There is less evidence in copper that "old" surplus has found its way to the market in this way, although locals have been eyeing the particularly fast build in Rotterdam stocks with a degree of caution.

However, what it does mean is that the LME warehouse system is now accounting for a much bigger ratio of the overall stocks picture, i.e. we're seeing far more of the surplus than we would in other less credit-straitened times.


TOO LITTLE VISIBILITY

The dramatic build in headline LME stocks is misleading foranother reason. This is not a uniformly-distributed global build.

It is one that is heavily concentrated on Europe and the United States. LME-registered stocks in Europe have ballooned by 74,000 tonnes in January. At 236,000 tonnes they account for 48 percent of the tonnage in the LME system.

Stocks of copper in LME warehouses in the U.S. have increased by 57,325 tonnes to 163,250 tonnes, accounting for 33 percent of the global total.

However, the rise at core Asian locations such as Singapore, Johor and the South Korean trio, has been a relatively modest 19,150 tonnes.

For explanation look no further than the third component of the global reported stocks picture.

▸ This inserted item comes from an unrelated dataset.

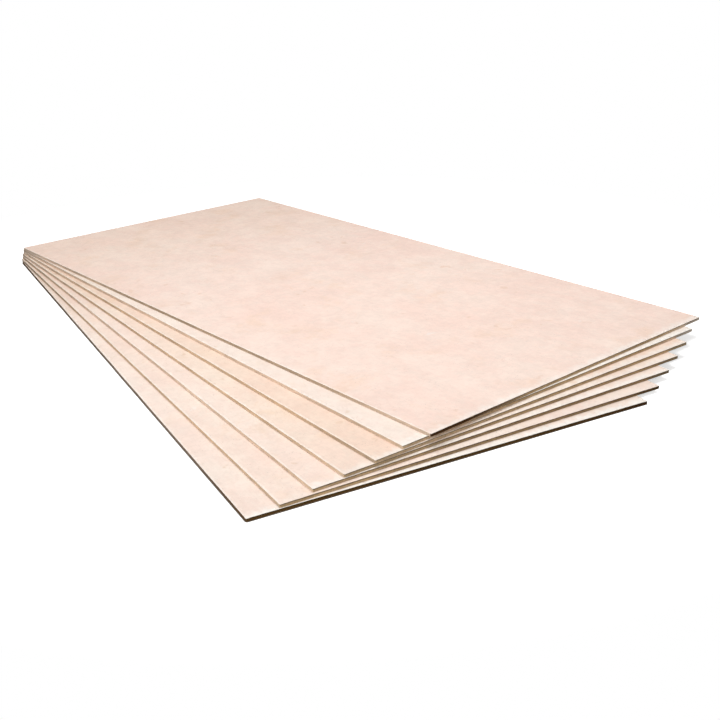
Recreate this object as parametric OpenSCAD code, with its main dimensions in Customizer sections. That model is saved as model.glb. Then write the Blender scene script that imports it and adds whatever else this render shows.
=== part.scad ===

Stocks registered with the Shanghai Futures Exchange (SHFE) actually fell last month by 1,255 tonnes and at 16,587 tonnes they are ultra-low by any historical yardstick.

That has ensured that the Shanghai market remains in backwardation and that it trades at a  premium to the LME, keeping open the arbitrage window for profitable imports.

The result has been a flood of copper imports into China.

Net imports in September-December 2008 were almost 590,000 tonnes, more than double the 286,000 tonnes imported over the prior four-month period, i.e. May-August 2008.

The surge culminated in December's record 210,600 tonnes of net imports of refined metal, a level that has left commentators both inside and outside the country scratching their heads.

There may well have been a combination of one-off factors in that December surge, such as greater use of primary metal over scrap, the "usual" stock-building prior to this week's national holidays and even some speculative positioning ahead of the fiscal stimulus package taking concrete form.

But what is certain is that the flood of metal into China in the closing stages of 2008 has not found its way to SHFE warehouses.

And as long as SHFE stocks do not rebuild, there is every possibility that the arbitrage window with London will stay open and stimulate further accelerated flows of metal into the country.

That of course has implications for the global market surplus this year. If it disappears into stocks build in China, whether commercial or government, fundamental market surplus could give way to commercial market balance.

So beware the surplus currently being implied by the LME stocks build. Surplus it definitely is, but not necessarily surplus as we've known it in the past and certainly not global surplus, or not just yet.